STATED PROBLEM: From the material below, list every line containing "bends".
--- begin EXERCISE MATERIALS ---
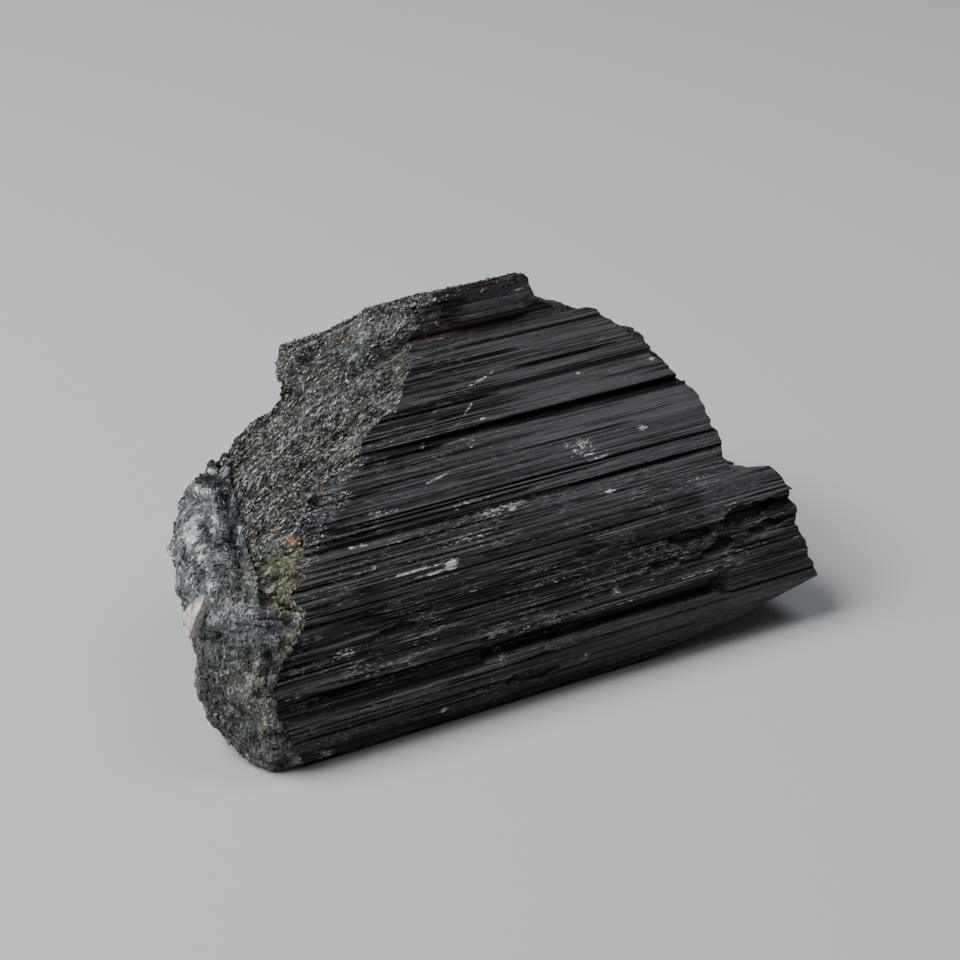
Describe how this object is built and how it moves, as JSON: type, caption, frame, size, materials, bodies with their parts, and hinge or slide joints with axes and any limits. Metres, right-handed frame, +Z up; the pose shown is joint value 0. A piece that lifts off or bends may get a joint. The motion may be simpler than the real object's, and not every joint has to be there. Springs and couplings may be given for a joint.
{
  "type": "tourmaline crystal",
  "caption": "Loose broken prism of black tourmaline lying on its side, striated along its length, with a ridge on top, stepped ends and a lump of mica rock on the left end.",
  "frame": {"origin": "on the resting plane, under the middle of the bounding box", "axes": "+X along the crystal's length (c-axis) from the host rock towards the stepped end, +Y from the striated front to the back, +Z up"},
  "size_m": [0.0732, 0.0402, 0.0365],
  "materials": {
    "schorl": "black, glassy on the striae and sugary on the breaks",
    "host_rock": "rough grey mica and feldspar with a greenish crust"
  },
  "bodies": {
    "root": {"tourmaline_crystal": "schorl", "mica_matrix": "host_rock"}
  },
  "joints": []
}
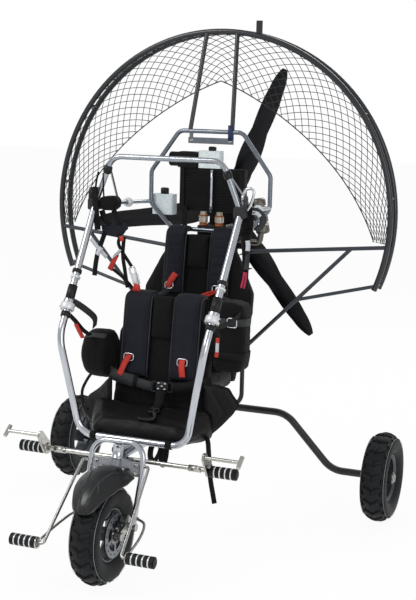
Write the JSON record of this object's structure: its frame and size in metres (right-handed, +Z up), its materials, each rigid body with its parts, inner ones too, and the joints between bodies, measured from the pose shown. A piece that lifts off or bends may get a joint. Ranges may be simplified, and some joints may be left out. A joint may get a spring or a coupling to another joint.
{
  "type": "paramotor trike",
  "caption": "Three-wheeled tandem trike for powered paragliding, with two seats, steered front fork, hoop cage and pusher propeller.",
  "frame": {"origin": "on the ground, on the centre line, halfway between the front and rear axles", "axes": "+Z up, the nose faces -Y, +X is the machine's left side"},
  "size_m": [1.6122, 1.59, 2.1335],
  "materials": {
    "polished_tube": "polished",
    "dark_tube": "satin",
    "grey_tube": "satin",
    "frame_steel": "satin",
    "steel": "brushed",
    "plate": "brushed",
    "ringed_rubber": "matte",
    "textile": "woven",
    "pad_textile": "woven",
    "engine_black": "cast",
    "radiator_black": "matte",
    "tank_plastic": "translucent moulded",
    "fitting_metal": "cast",
    "silencer_metal": "brushed",
    "guard_plastic": "gloss",
    "tyre": "matte",
    "rim_metal": "cast",
    "disc_steel": "brushed",
    "blade": "satin",
    "hub_metal": "machined"
  },
  "bodies": {
    "frame": {"keel": "grey_tube", "front_loop": "polished_tube", "loop_uppers": "polished_tube", "loop_collars": "polished_tube", "hang_lugs": "steel", "top_hoop": "grey_tube", "octagon_hoop": "grey_tube", "hang_bars": "grey_tube", "engine_posts": "frame_steel", "cage_hoop": "dark_tube", "cage_spacers": "dark_tube", "cage_struts": "dark_tube", "radial_bars": "dark_tube", "diagonal_struts": "dark_tube", "rear_axle": "frame_steel", "peg_crossbar": "steel", "upper_pegs": "ringed_rubber", "pedal_levers": "steel", "engine": "engine_black", "radiator": "radiator_black", "coolant_tanks": "tank_plastic", "coolant_fittings": "fitting_metal", "silencer": "silencer_metal", "front_seat": "textile", "front_pads": "pad_textile", "rear_seat": "textile", "rear_pads": "pad_textile", "side_pouch": "textile", "side_bag": "textile"},
    "fork": {"fork_loop": "polished_tube", "fork_crown": "plate", "fork_links": "steel", "front_axle": "steel", "mudguard": "guard_plastic", "steering_pegs": "ringed_rubber", "peg_rods": "steel"},
    "front_wheel": {"tyre_front": "tyre", "rim_front": "rim_metal", "brake_disc": "disc_steel"},
    "rear_wheel_left": {"tyre_rear_left": "tyre", "rim_rear_left": "rim_metal"},
    "rear_wheel_right": {"tyre_rear_right": "tyre", "rim_rear_right": "rim_metal"},
    "propeller": {"prop_hub": "hub_metal", "prop_blades": "blade"}
  },
  "joints": [
    {"name": "steering", "type": "hinge", "parent": "frame", "child": "fork", "pos_m": [0, -0.475, 0.5], "axis": [0, 0.2419, 0.9703], "range_deg": [-25, 25]},
    {"name": "front_wheel_spin", "type": "hinge", "parent": "fork", "child": "front_wheel", "pos_m": [0, -0.6, 0.195], "axis": [1, 0, 0], "continuous": true},
    {"name": "rear_left_spin", "type": "hinge", "parent": "frame", "child": "rear_wheel_left", "pos_m": [0.75, 0.6, 0.195], "axis": [1, 0, 0], "continuous": true},
    {"name": "rear_right_spin", "type": "hinge", "parent": "frame", "child": "rear_wheel_right", "pos_m": [-0.75, 0.6, 0.195], "axis": [1, 0, 0], "continuous": true},
    {"name": "propeller_spin", "type": "hinge", "parent": "frame", "child": "propeller", "pos_m": [0, 0.58, 1.32], "axis": [0, 1, 0], "continuous": true}
  ]
}
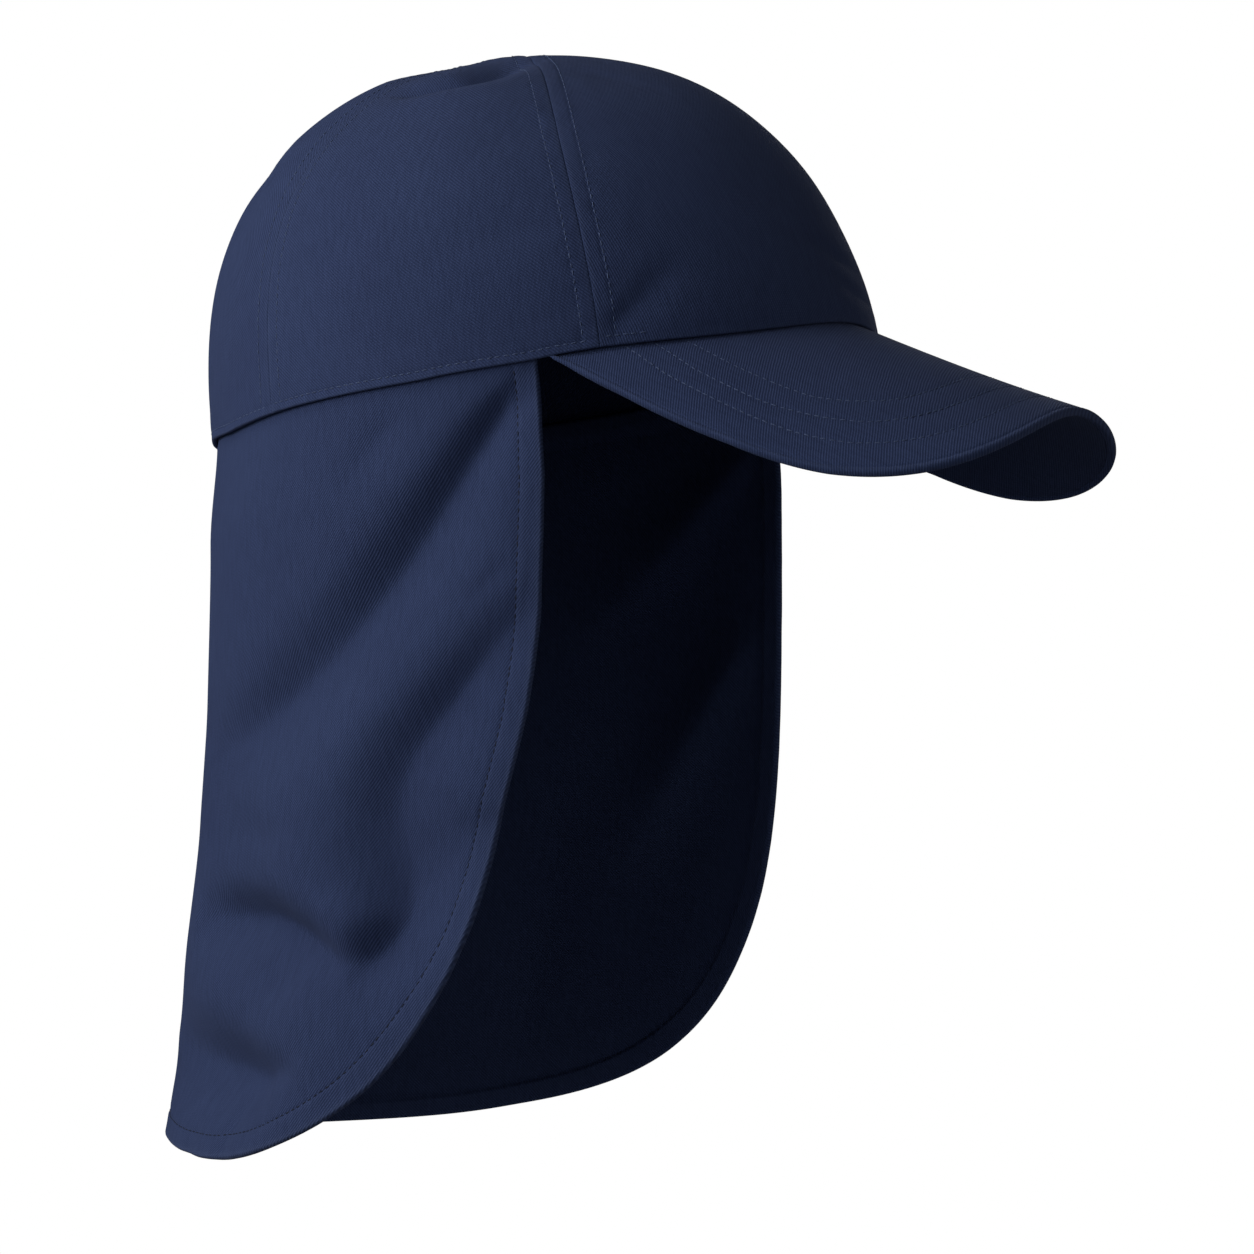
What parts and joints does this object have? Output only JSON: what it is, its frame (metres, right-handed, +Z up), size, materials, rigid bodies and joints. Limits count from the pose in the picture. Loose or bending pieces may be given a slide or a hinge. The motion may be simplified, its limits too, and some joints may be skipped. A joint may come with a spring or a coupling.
{
  "type": "legionnaire cap",
  "caption": "Cloth cap with a domed crown sewn from panels, a stiff curved peak in front and a long hemmed neck flap hanging from the sides and back of its rim.",
  "frame": {"origin": "centre of the head opening's oval, halfway between its front and its back", "axes": "+Z up, -Y towards the peak, +X towards the wearer's left"},
  "size_m": [0.188, 0.2868, 0.3341],
  "materials": {
    "crown_cotton": "navy cotton twill, matt",
    "peak_cotton": "navy cotton twill over a firm board, matt",
    "peak_under_cotton": "navy cotton twill, matt, in shade",
    "flap_cotton": "navy cotton twill, matt"
  },
  "bodies": {
    "root": {"crown_front_panel": "crown_cotton", "crown_side_panel_right": "crown_cotton", "crown_side_panel_left": "crown_cotton", "crown_back_panel_right": "crown_cotton", "crown_back_panel_left": "crown_cotton", "peak_upper": "peak_cotton", "peak_under": "peak_under_cotton", "neck_flap": "flap_cotton"}
  },
  "joints": []
}
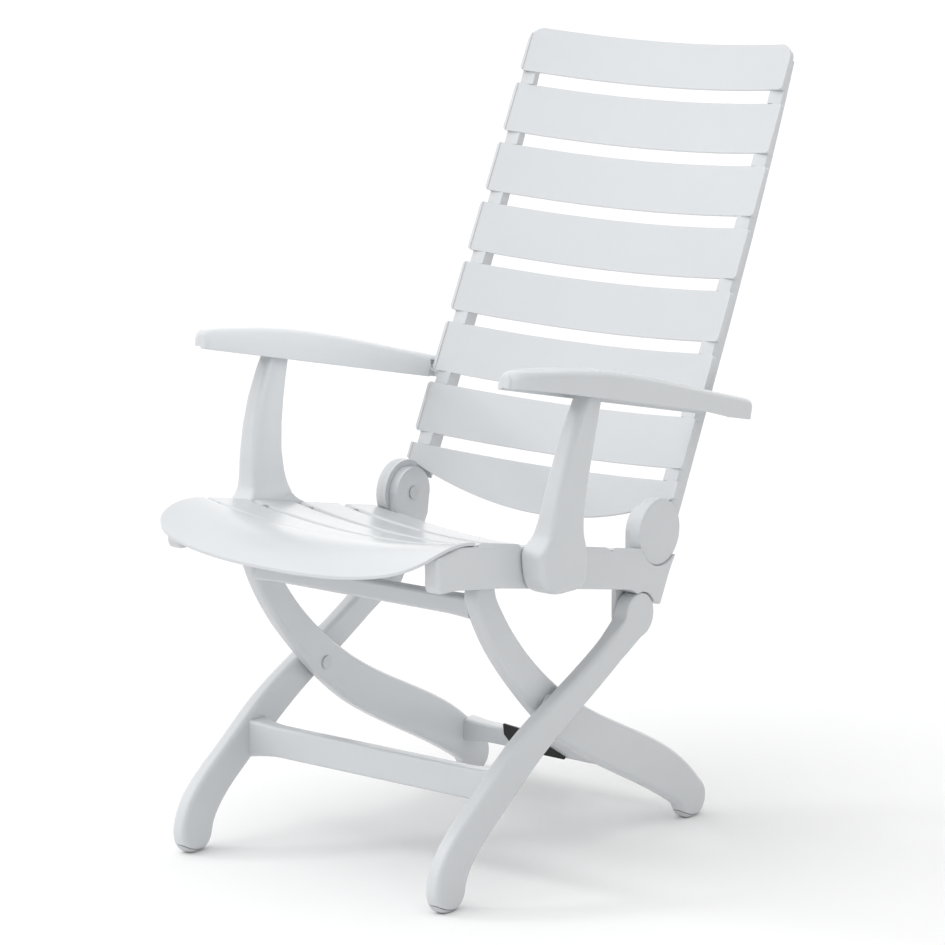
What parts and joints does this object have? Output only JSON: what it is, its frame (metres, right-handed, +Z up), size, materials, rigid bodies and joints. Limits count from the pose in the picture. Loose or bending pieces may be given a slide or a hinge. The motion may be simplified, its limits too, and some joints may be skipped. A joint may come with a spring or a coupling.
{
  "type": "folding multi-position armchair",
  "caption": "Folding high-back garden armchair in moulded resin, with slatted seat and back, crossed legs and armrests that set the recline.",
  "frame": {"origin": "on the floor, under the middle of the chair's overall box", "axes": "+Z up, the sitter faces -Y, +X is the sitter's left"},
  "size_m": [0.6108, 0.8687, 1.0826],
  "materials": {
    "slat": "smooth, slightly glossy light grey resin",
    "frame": "smooth, slightly glossy light grey resin",
    "arm": "smooth, slightly glossy light grey resin",
    "pin": "steel pins and sleeves, coated light grey",
    "glide": "satin grey foot glides",
    "black": "matte black"
  },
  "bodies": {
    "front_leg_frame": {"front_leg_left": "frame", "front_leg_right": "frame", "front_foot_glide_left": "glide", "front_foot_glide_right": "glide", "front_leg_crossbar": "frame", "leg_pivot_pin_left": "pin", "leg_pivot_pin_right": "pin", "leg_washer_left": "frame", "leg_washer_right": "frame", "seat_pivot_pin_left": "pin", "seat_pivot_pin_right": "pin"},
    "rear_leg_frame": {"rear_leg_left": "frame", "rear_leg_right": "frame", "rear_foot_glide_left": "glide", "rear_foot_glide_right": "glide", "rear_leg_upper_crossbar": "frame", "rear_leg_lower_crossbar": "frame", "transport_clip": "black"},
    "seat": {"seat_slat_1": "slat", "seat_slat_2": "slat", "seat_slat_3": "slat", "seat_slat_4": "slat", "seat_slat_5": "slat", "seat_rail_left": "frame", "seat_rail_right": "frame", "back_hinge_pin_right": "pin"},
    "back_hinge_link": {"back_hinge_pin_left": "pin"},
    "back": {"back_slat_1": "slat", "back_slat_2": "slat", "back_slat_3": "slat", "back_slat_4": "slat", "back_slat_5": "slat", "back_slat_6": "slat", "back_slat_7": "slat", "back_slat_8": "slat", "back_rail_left": "frame", "back_rail_right": "frame", "arm_stud_left": "frame", "arm_stud_right": "frame"},
    "arm_post_left": {"arm_post_left": "arm", "post_pivot_pin_left": "pin"},
    "arm_pin_left": {"arm_pivot_pin_left": "pin"},
    "arm_bush_left": {"arm_bush_left": "pin"},
    "armrest_left": {"armrest_left": "arm"},
    "arm_post_right": {"arm_post_right": "arm", "post_pivot_pin_right": "pin"},
    "arm_pin_right": {"arm_pivot_pin_right": "pin"},
    "arm_bush_right": {"arm_bush_right": "pin"},
    "armrest_right": {"armrest_right": "arm"}
  },
  "joints": [
    {"name": "leg_fold", "type": "hinge", "parent": "front_leg_frame", "child": "rear_leg_frame", "pos_m": [0, -0.11988, 0.229], "axis": [-1, 0, 0], "range_deg": [0, 73]},
    {"name": "seat_turn", "type": "hinge", "parent": "front_leg_frame", "child": "seat", "pos_m": [0, 0.05012, 0.328], "axis": [-1, 0, 0], "range_deg": [0, 105.62]},
    {"name": "back_fold", "type": "hinge", "parent": "seat", "child": "back_hinge_link", "pos_m": [0, 0.09412, 0.437], "axis": [1, 0, 0], "range_deg": [0, 102.7]},
    {"name": "recline", "type": "hinge", "parent": "back_hinge_link", "child": "back", "pos_m": [0, 0.09412, 0.437], "axis": [-1, 0, 0], "range_deg": [0, 12]},
    {"name": "post_fold_left", "type": "hinge", "parent": "seat", "child": "arm_post_left", "pos_m": [0, -0.20188, 0.452], "axis": [1, 0, 0], "range_deg": [0, 88.1]},
    {"name": "arm_fold_left", "type": "hinge", "parent": "arm_post_left", "child": "arm_pin_left", "pos_m": [0, -0.11888, 0.66], "axis": [-1, 0, 0], "range_deg": [0, 64.74]},
    {"name": "arm_track_left", "type": "hinge", "parent": "arm_pin_left", "child": "arm_bush_left", "pos_m": [0, -0.11888, 0.66], "axis": [-1, 0, 0], "range_deg": [0, 2.86]},
    {"name": "arm_lift_left", "type": "hinge", "parent": "arm_bush_left", "child": "armrest_left", "pos_m": [0, -0.11888, 0.66], "axis": [1, 0, 0], "range_deg": [0, 20]},
    {"name": "post_fold_right", "type": "hinge", "parent": "seat", "child": "arm_post_right", "pos_m": [0, -0.20188, 0.452], "axis": [1, 0, 0], "range_deg": [0, 88.1]},
    {"name": "arm_fold_right", "type": "hinge", "parent": "arm_post_right", "child": "arm_pin_right", "pos_m": [0, -0.11888, 0.66], "axis": [-1, 0, 0], "range_deg": [0, 64.74]},
    {"name": "arm_track_right", "type": "hinge", "parent": "arm_pin_right", "child": "arm_bush_right", "pos_m": [0, -0.11888, 0.66], "axis": [-1, 0, 0], "range_deg": [0, 2.86]},
    {"name": "arm_lift_right", "type": "hinge", "parent": "arm_bush_right", "child": "armrest_right", "pos_m": [0, -0.11888, 0.66], "axis": [1, 0, 0], "range_deg": [0, 20]}
  ],
  "couplings": [
    {"joint": "seat_turn", "follows": "leg_fold", "ratio": 1.44},
    {"joint": "back_fold", "follows": "leg_fold", "ratio": 1.4},
    {"joint": "post_fold_left", "follows": "leg_fold", "ratio": 1.2},
    {"joint": "arm_fold_left", "follows": "leg_fold", "ratio": 0.88},
    {"joint": "arm_track_left", "follows": "recline", "ratio": 0.23},
    {"joint": "post_fold_right", "follows": "leg_fold", "ratio": 1.2},
    {"joint": "arm_fold_right", "follows": "leg_fold", "ratio": 0.88},
    {"joint": "arm_track_right", "follows": "recline", "ratio": 0.23}
  ]
}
--- end EXERCISE MATERIALS ---
THE RESULT:
Describe how this object is built and how it moves, as JSON: type, caption, frame, size, materials, bodies with their parts, and hinge or slide joints with axes and any limits. Metres, right-handed frame, +Z up; the pose shown is joint value 0. A piece that lifts off or bends may get a joint. The motion may be simpler than the real object's, and not every joint has to be there. Springs and couplings may be given for a joint.
Write the JSON record of this object's structure: its frame and size in metres (right-handed, +Z up), its materials, each rigid body with its parts, inner ones too, and the joints between bodies, measured from the pose shown. A piece that lifts off or bends may get a joint. Ranges may be simplified, and some joints may be left out. A joint may get a spring or a coupling to another joint.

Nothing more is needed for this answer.